Baba is You is a good metaphor for programming; the puzzle design is dependent on recognizing the "trick", but even if you do recognize the trick, there will always be a catch or a one-off error that's difficult to solve.

Plus many of the puzzles iterate on previous puzzles. You'll solve a puzzle, then find that the next one is almost the same but has one tiny difference that completely closes the door on your previous solution without opening any obvious new ones. These are great, because it often makes the second puzzle look completely impossible on first glance.

Baba Is You is one of my top 3 games for programming-minded people (the other two being Factorio and Shenzhen IO). It's an amazing game to play with non-programmers as well. Basically each puzzle design is crafted to hinge on some incorrect assumption you hold about the rules of the game. Only by thinking very carefully can you uncover this wrong assumption, and then it becomes a tool in your toolbox for future levels.

I'm not remotely surprised that Baba Is You is Turing Complete. I shudder at the thought of a Turning Machine running on it, though. It sounds like the worst possible self-modifying code hell.

If you look at it with the perspective of an engineer, it's the worst

If you look at it with the perspective of an artist, it's absolutely glorious

I think there is enough space in the world for both (as long as they don't get mixed up at the wrong moment). See also Daniel Temkin's "The Less Humble Programmer"

Baba is one of those games where the learning curve is absolutely sublime and gives the player so much satisfaction after figuring out some of the puzzles.

Don't play this sitting on the toilet though, it's going to be a long toilet session

Is there a name for the thing where you generalise something to be an infinite version of itself, then show that that infinite version is Turing complete, then transfer that back to the original finite thing? Sort of like we are willing to call real physical computers 'Turing complete' despite them clearly not having infinite memory.

It is more or less obligatory to do it this way; if you tried to avoid generalizing to an infinite version, you would have to qualify various arguments with something like "assuming sufficient resources...", which amounts to the same thing.

No finite state machine is strictly Turing-complete, but the category of those that would be, but for the resource limitation, is an extremely useful one.

The "generalizing" process is called idealization. Whenever Turing machines are mentioned, it's an idealized version of a machine that is being referred to.

Every finite physical machine is limited in different way, so it doesn't make much sense to try to lump them together. Whereas every Turing-complete machine is equivalent.

That being said, I'm a little curious as to why one would want to prove something is Turing complete. I tend to assume something is Turing complete unless shown otherwise. For instance, I would never have gambled MTG wasn't Turing complete.

At the very least, proving that a game is Turing complete can be as entertaining a challenge as playing it.

One case where Turing completeness was useful was in proving wrong those programmers who claimed that there were some programs that just could not be written using structured programming.
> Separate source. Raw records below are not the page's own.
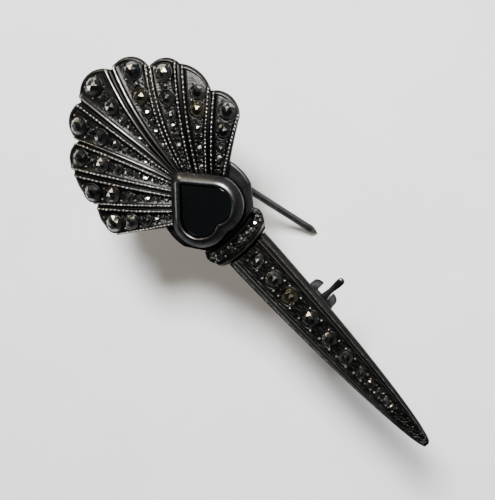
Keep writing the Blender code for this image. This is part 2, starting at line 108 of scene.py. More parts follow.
PETAL_STONE_DIAMETERS = (2.7, 2.4, 1.5)
STONE_OF_PETAL = 0.55  # a stone takes up at most this share of its petal's width
FIRST_STONE_INSET = 2.1
BLANK_PETAL = 7
BLANK_STONE = (3.0, 2.2)
SECOND_STONE_INSET = 3.1
SECOND_STONE_SHARE = 0.155
THIRD_STONE_STEP = 2.7
SMALL_STONE_STEP = 1.5  # from the third stone to the first small one
SMALL_STONE_PITCH = 1.22  # from one small stone to the next, in diameters
SMALL_STONE_GAP = 0.12  # and this much more
SMALL_STONE_RANGE = (0.34, 1.15)
STONE_SINK = 0.06
SEAT_SINK = 0.04
PRONG_SINK = 0.02

SPIKE_TOP_Y = -9.45
SPIKE_HALF_WIDTH = 3.65
SPIKE_TIP_HALF = 0.3
SPIKE_TIP_SHARE = 0.6
SPIKE_FIELD_Z = 1.2
SPIKE_STONES = ((-11.5, 2.2), (-15.2, 2.7), (-18.8, 2.7), (-23.4, 2.7), (-27.6, 2.4), (-31.3, 2.2),
                (-34.6, 1.6), (-36.8, 1.3), (-38.6, 1.1), (-40.2, 1.0), (-41.6, 0.9))
SPIKE_FIELD = 0.6  # half width of the sunk field, as a share of the spike's
SPIKE_SINK = 0.03  # of its seats and prongs
TONGUE_HALF_WIDTH = 3.25
TONGUE_HEIGHT = 0.75

COLLAR_TOP_Y = -5.6
COLLAR_BOTTOM_Y = -9.3
COLLAR_TOP_HALF = 5.2
COLLAR_BOTTOM_HALF = 4.4
COLLAR_SWELL = 0.9
COLLAR_END_DROP = 0.45
COLLAR_FIELD_Z = 1.7
COLLAR_STONES_X = (-3.9, -2.0, 0.0, 2.0, 3.9)
COLLAR_PRONG_REACH = 0.95  # from the middle of an end stone to the prongs beyond it

CATCH_RADIUS = 2.8
CATCH_END_RADIUS = 2.1
CATCH_HALF_LENGTH = 2.45
CATCH_SLOT_HALF = 1.1
CATCH_BORE = 1.55
CATCH_MOUTH = 1.5
CATCH_SLOT_Z = -0.9  # middle of the cut between the ears, from the catch's axis
CATCH_PAD_WIDTH = 3.6
CATCH_PAD_THICKNESS = 1.6
SEAT_GAP = 0.05  # between the pad and the spike's back
THROUGH = 8.0  # long enough to cut through the whole catch
ROTOR_RADIUS = 1.45
ROTOR_BORE = 0.82
ROTOR_HALF_LENGTH = 2.2
ROTOR_SLOT = 1.5
ROTOR_EDGE = 0.25  # rounding of the lock's two ends
LEVER_LENGTH = 5.6  # from the catch's axis
LEVER_WIDTH = 1.15
LEVER_THICKNESS = 0.75
LEVER_OFFSET_Y = -0.45

STEM_RADIUS = 0.62
STEM_POINT_LENGTH = 2.2
EYE_RADIUS = 1.25
EYE_WIDTH = 1.3
EYE_EDGE = 0.06
RIVET_RADIUS = 0.42
RIVET_GAP = 0.05

BRACKET_EDGE = 0.1
RIVET_EDGE = 0.06
CUT_EDGE = 0.07  # on the catch's ears and lock

# These three stones get a brighter, warmer copy of the marcasite: a painted golden glint.
PAINTED_GLINT_STONES = ("petal_6_marcasite_2", "petal_8_marcasite_2", "spike_marcasite_3")


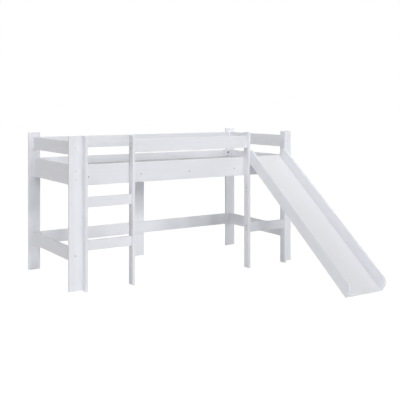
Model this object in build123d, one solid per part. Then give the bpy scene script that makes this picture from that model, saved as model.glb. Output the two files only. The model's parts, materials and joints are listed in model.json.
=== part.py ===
from build123d import *
import os
from math import atan2, cos, degrees, hypot, sin

# A half-high bed with a fixed ladder and a slide at its front.
# Millimetres. X runs along the bed, Y from the front to the back, Z up from the floor.
# The bed is drawn with its front face at Y = 0, and is moved at the end so that
# the origin lies under the middle of the whole.

# Overall sizes
bed_length = 1922
well_width = 800
post_height = 1060
post_width = 93
board = 18
board_easing = 2

# Boards between the posts
main_below_top = 197
main_height = 143
guard_below_top = 36
rail_height = 95
low_rail_bottom = 194
leg_below_main_top = 13
leg_width = 93

# Slats and the battens that carry them
batten_above_board_bottom = 57
batten_height = 22
batten_width = 28
batten_end_gap = 1
slat_width = 100
slat_thickness = 16
slat_end_gap = 2
least_slat_gap = 10

# Ladder, slide entry and front guard
stile_depth = 62
ladder_opening = 340
slide_opening = 340
front_guard_below_top = 28
rung_height = 70
rung_recess = 22
upper_rung_below_board = 112
rung_pitch = 296

# Slide
slide_run = 1138
slide_below_board_top = 9
cheek_height = 95
cheek_gap = 0.5
cheek_head_radius = 28
cheek_foot_radius = 48
slide_bed_thickness = 16
slide_bed_rebate = 9
slide_bed_gap = 0.3

# Bolts with barrel nuts, for boards that butt against a face
bolt_radius = 3
bolt_head_radius = 7
bolt_head_height = 2.5
bolt_socket_radius = 2.3
bolt_socket_depth = 1.6
bolt_tail = 4
nut_radius = 5
nut_length = 14
nut_setback = 30
nut_hole_floor = 2
cap_height = 1.5

# Cam fittings, their bolts and dowels, for boards that butt against an edge
cam_radius = 7.5
cam_depth = 12.5
cam_setback = 23
cam_slot_length = 9
cam_slot_width = 1.8
cam_slot_depth = 2
cam_bolt_radius = 3
cam_bolt_grip = 12
dowel_radius = 4
dowel_length = 40
dowel_end_gap = 0.5
face_dowel_depth = 12

# Screws with countersunk heads
screw_radius = 2
screw_head_radius = 4
screw_socket_radius = 1.4
screw_socket_depth = 1.4
batten_screw_length = 30
stile_screw_length = 55
leg_screw_length = 32
slat_screw_length = 28
slide_screw_length = 34

# Bolts and sleeve nuts that hold the slide
sleeve_radius = 4.2

# Places of the fasteners on the boards that they hold
main_bolt_spread = 62
main_cam_edge = 23
main_dowel_edge = 55
rail_dowel_spread = 46
pair_spread = 32
stile_screw_edge = 34
batten_screw_count = 5
batten_screw_first = 49
batten_screw_last = 63
leg_screw_spread = 46
slat_screw_inset = 14
slide_bolt_along = 16
slide_bolt_first = 27
spare_hole_radius = 3.5
slide_screw_first = 90
slide_screw_count = 5

# Fits
hole_gap = 0.3
seat_gap = 0.2
thread_gap = 0.1
overrun = 1

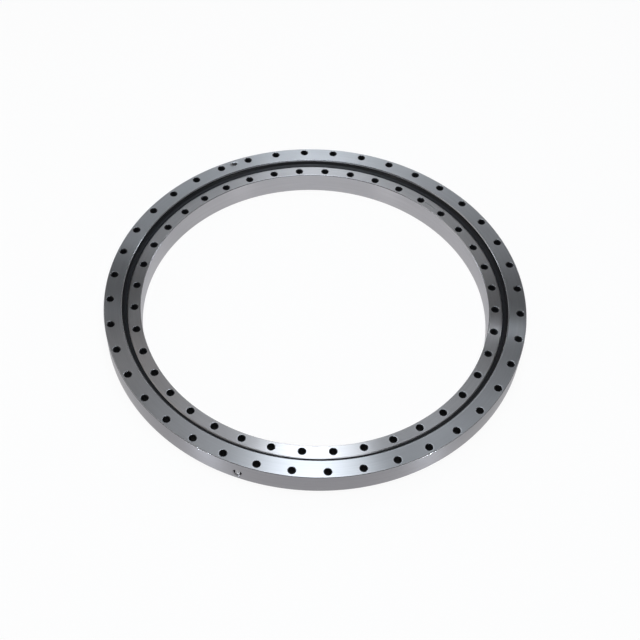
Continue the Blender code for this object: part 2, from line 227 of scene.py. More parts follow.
# Floor and surroundings
WHITE = (1, 1, 1, 1)
FLOOR_HALF = 6.0
FLOOR_DROP = 0.4 * MM
FLOOR_COLOUR = (0.9, 0.9, 0.9, 1)
FLOOR_GRAIN_SCALE = 40.0
FLOOR_ROUGHNESS = (0.75, 0.85)
FLOOR_GLOW = 0.93
WORLD_LEVEL = 0.04
BACKDROP_LEVEL = 0.5
BACKDROP_TOP = math.radians(42)
BACKDROP_FADE = math.radians(26)
COOL = (0.91, 1.0, 1.09)
PLAIN = (1.02, 0.99, 0.99)

# Lamps: name, bearing and elevation in degrees, distance, width and height in metres, brightness, colour
LAMPS = [
    ("front_left_overhead", 259, 74.7, 2.3, 0.69, 1.3, 1.4, COOL),
    ("front_right_overhead", 293, 73.5, 2.3, 0.84, 1.3, 3.9, COOL),
    ("rear_overhead", 81, 62, 2.2, 1.35, 0.68, 1.52, COOL),
    ("zenith", 0, 90, 2.3, 2.6, 0.55, 2.94, COOL),
    ("right_spot", 37, 38, 2.2, 0.06, 0.14, 28.0, COOL),
    ("right_edge_spot", 27.5, 22, 2.2, 0.15, 0.3, 11.0, COOL),
    ("left_edge_spot", 152.5, 24, 2.2, 0.15, 0.3, 5.5, COOL),
    ("left_strip", 229.5, 6, 2.3, 0.2, 0.3, 20.0, PLAIN),
    ("right_strip", 319, 6, 2.3, 0.2, 0.3, 20.0, PLAIN),
    ("left_floor_strip", 231.5, -1.4, 2.3, 0.42, 0.11, 185.0, COOL),
    ("right_floor_strip", 318.5, -1.4, 2.3, 0.42, 0.11, 185.0, COOL),
    ("left_front", 200, 66, 2.4, 1.42, 1.26, 0.44, PLAIN),
    ("left_side", 176, 38, 2.4, 1.8, 1.5, 0.98, PLAIN),
    ("left_rear", 150, 45, 2.4, 0.8, 0.7, 0.12, PLAIN),
    ("right_side", 5, 36, 2.4, 1.5, 1.2, 0.12, PLAIN),
]


class Skin:
    """Grids of points that are welded along their shared edges into one closed mesh."""

    def __init__(self):
        self.points = []
        self.quads = []
        self.finishes = []
        self.count = 0

    def add(self, grid, finish=0):
        """Adds quads between neighbours of a grid (rows, columns, 3), or of many alike (copies, ...).

        The finish is one material slot, or one for each strip between two rows.
        """
        grid = np.asarray(grid, float)
        if grid.ndim == 3:
            grid = grid[None]
        copies, rows, columns = grid.shape[:3]
        index = self.count + np.arange(copies * rows * columns).reshape(copies, rows, columns)
        corners = (index[:, :-1, :-1], index[:, 1:, :-1], index[:, 1:, 1:], index[:, :-1, 1:])
        strips = np.broadcast_to(np.reshape(finish, (1, -1, 1)), (copies, rows - 1, columns - 1))
        self.points.append(grid.reshape(-1, 3))
        self.quads.append(np.stack(corners, -1).reshape(-1, 4))
        self.finishes.append(strips.reshape(-1))
        self.count += copies * rows * columns
        return self

    def mesh(self, name):
        """The welded mesh: doubles merged, faces turned outwards, smooth but for its sharp edges."""
        points = np.concatenate(self.points).astype(np.float32)
        quads = np.concatenate(self.quads).astype(np.int32)
        made = bpy.data.meshes.new(name)
        made.vertices.add(len(points))
        made.vertices.foreach_set("co", points.ravel())
        made.loops.add(quads.size)
        made.loops.foreach_set("vertex_index", quads.ravel())
        made.polygons.add(len(quads))
        made.polygons.foreach_set("loop_start", np.arange(0, quads.size, 4, dtype=np.int32))
        made.polygons.foreach_set("material_index", np.concatenate(self.finishes).astype(np.int32))
        made.update(calc_edges=True)
        bm = bmesh.new()
        bm.from_mesh(made)
        bmesh.ops.remove_doubles(bm, verts=bm.verts, dist=WELD)
        bmesh.ops.recalc_face_normals(bm, faces=bm.faces)
        bm.to_mesh(made)
        bm.free()
        made.shade_smooth()
        made.set_sharp_from_angle(angle=SHARP_ABOVE)
        return made


def add_object(name, data):
    """A new object of the scene, at the origin."""
    made = bpy.data.objects.new(name, data)
    bpy.context.scene.collection.objects.link(made)
    return made


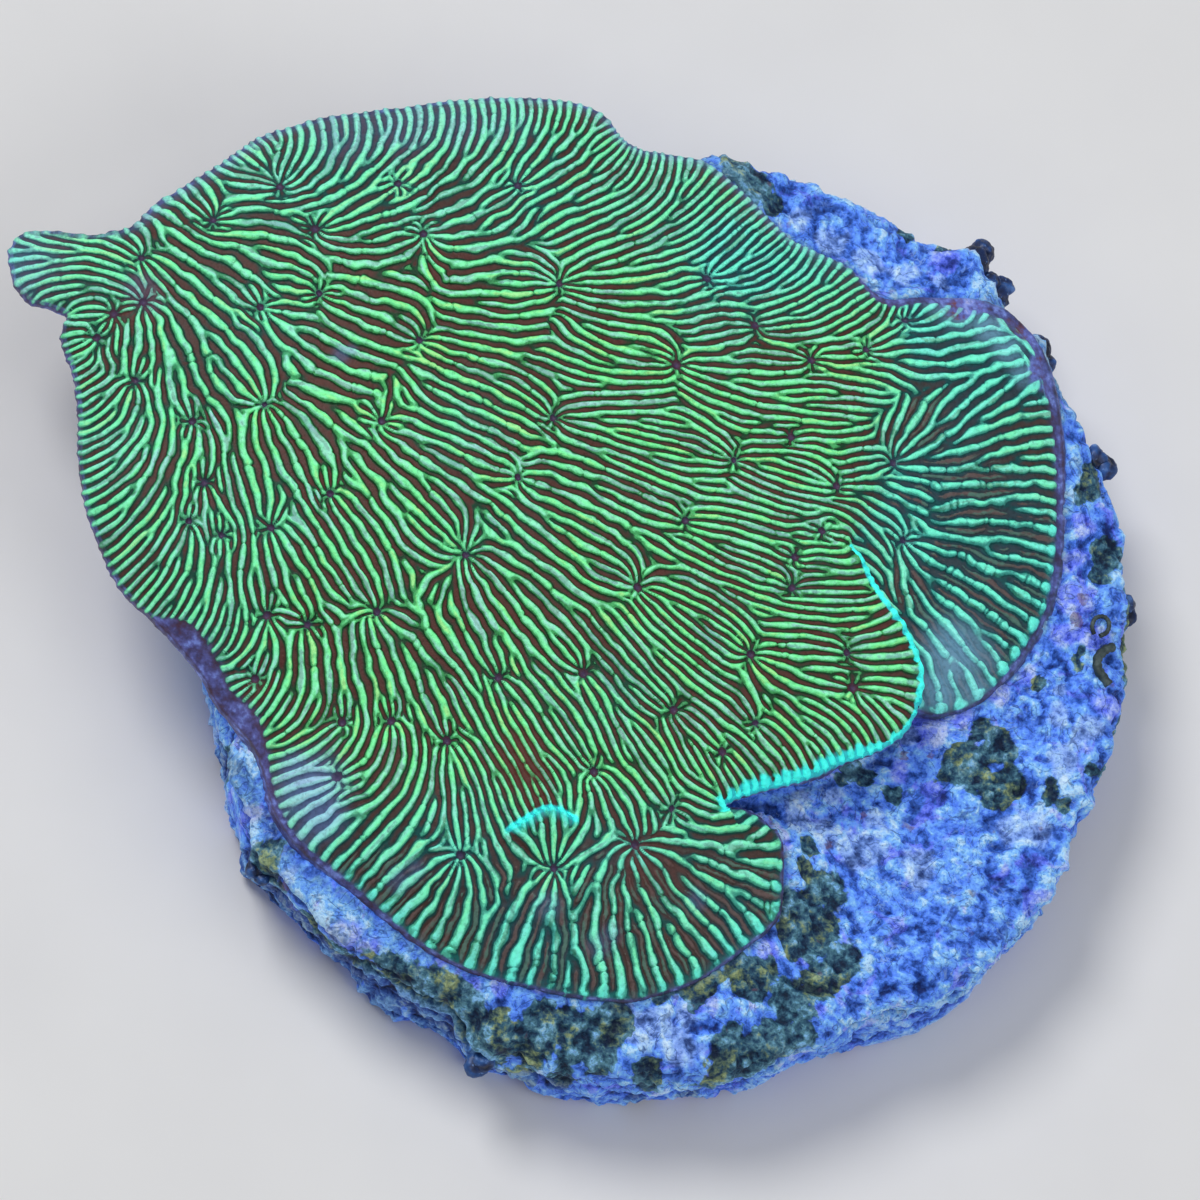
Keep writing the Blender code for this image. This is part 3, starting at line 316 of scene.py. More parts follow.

Also, if we did not know about Turing completeness, there would be constant futile research trying to find alternative architectures and languages that could solve problems that cannot be solved with what we have.

I think it is probably more useful to prove that something isn't Turing complete, and explain why. Finding things that are Turing complete is the basically the same task through a complementary lens.

Every time someone says something like minesweeper or PowerPoint is turing complete, some pedant will chime in that it isn’t, because it doesn’t have an infinite board/slides/whatever.